The harder part was analysis. In commentary, he had to study players beyond his own playing plans. He had to understand their methods, form, and progress.

That is a different skill. A batter studies a bowler for survival and scoring. A commentator studies everyone for clarity.

The IPL makes that harder because the talent pool is wide. There are young Indians, senior internationals, domestic players, and overseas specialists.

Pujara said he looks at how a player has played before. He also studies current progress and style. Then he tries to explain it simply to viewers.

That approach is useful for fans too. Cricket is no longer just about runs and wickets. It is about match-ups, roles, phases, and pressure points.

Good commentary can make those details feel simple. Bad commentary turns them into noise. Pujara seems aware of that difference.

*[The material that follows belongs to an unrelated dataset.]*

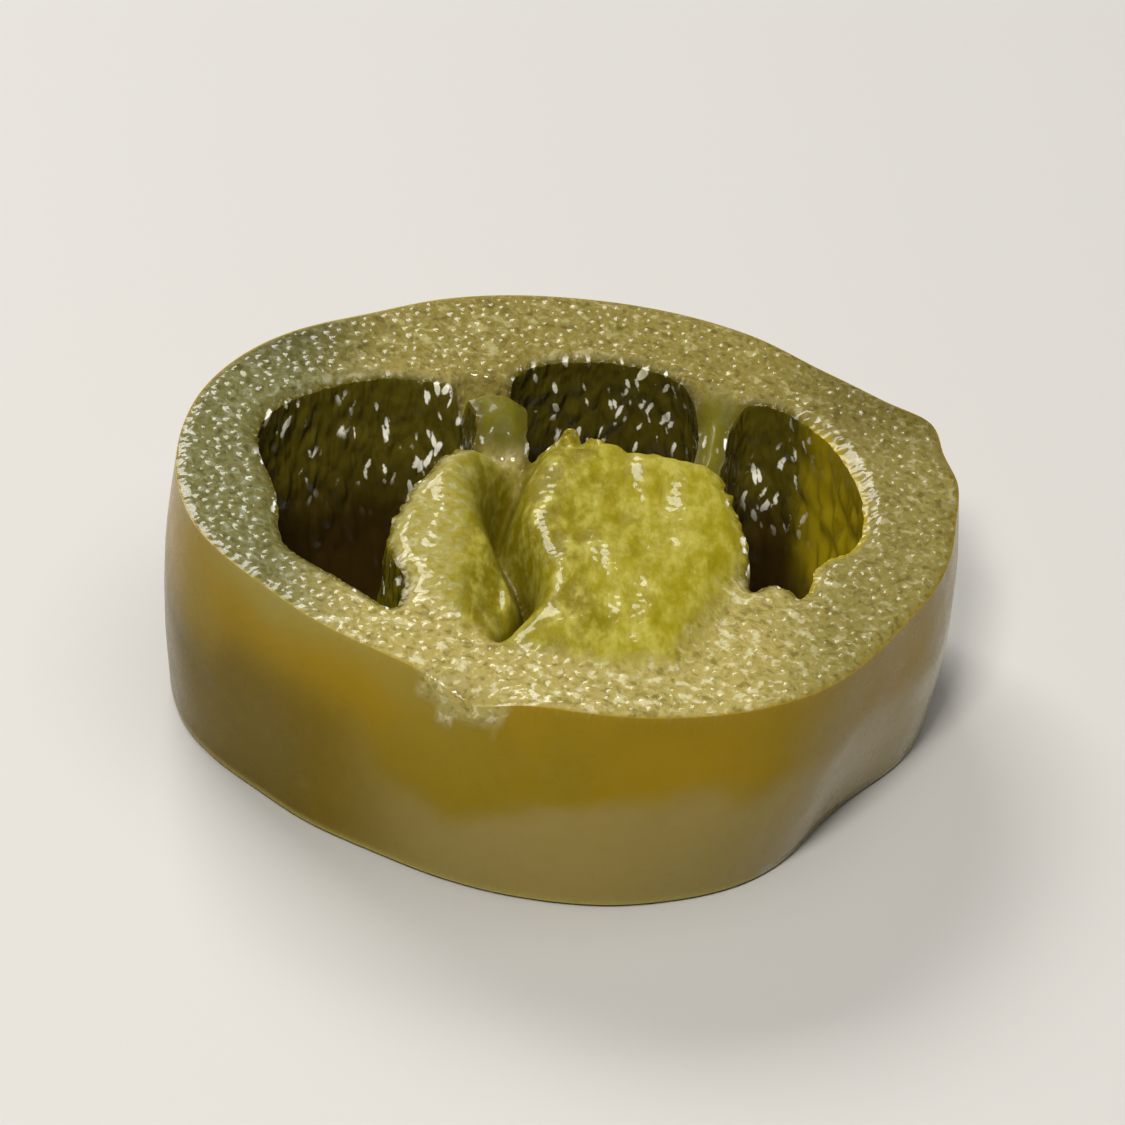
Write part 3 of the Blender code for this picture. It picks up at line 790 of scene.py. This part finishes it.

Mumbai need a reset, not panic

Pujara also touched on Mumbai Indians and their uneven form. He accepted that their performances had dipped.

Still, he did not treat it like a crisis. He pointed to their strong win against Lucknow as a sign of recovery.

His advice was basic but sensible. The players need to sit together and plan clearly. In a long IPL season, that matters more than public panic.

Mumbai are a good case study in franchise pressure. Their history raises expectations every year. A few poor games quickly become a full-blown debate.

But T20 form can change fast. One powerplay spell, one finishing cameo, or one settled combination can alter a season.

Pujara said some players may be out of form now. Once they find rhythm, he believes they can become very hard to stop.

That is not blind faith. It is how T20 teams often work. Confidence moves through a squad quickly, both ways.

For fans, the harder lesson is patience. Every loss feels personal when a team has built a winning culture. But even strong teams need adjustment time.

The bigger story here is not only about Mumbai or one teenager in the IPL. It is about what Indian cricket now asks of its young players. Take the money, face the lights, enjoy the stage, but keep the India cap at the centre of the dream. The league can open the door. What a player does after entering will decide the rest.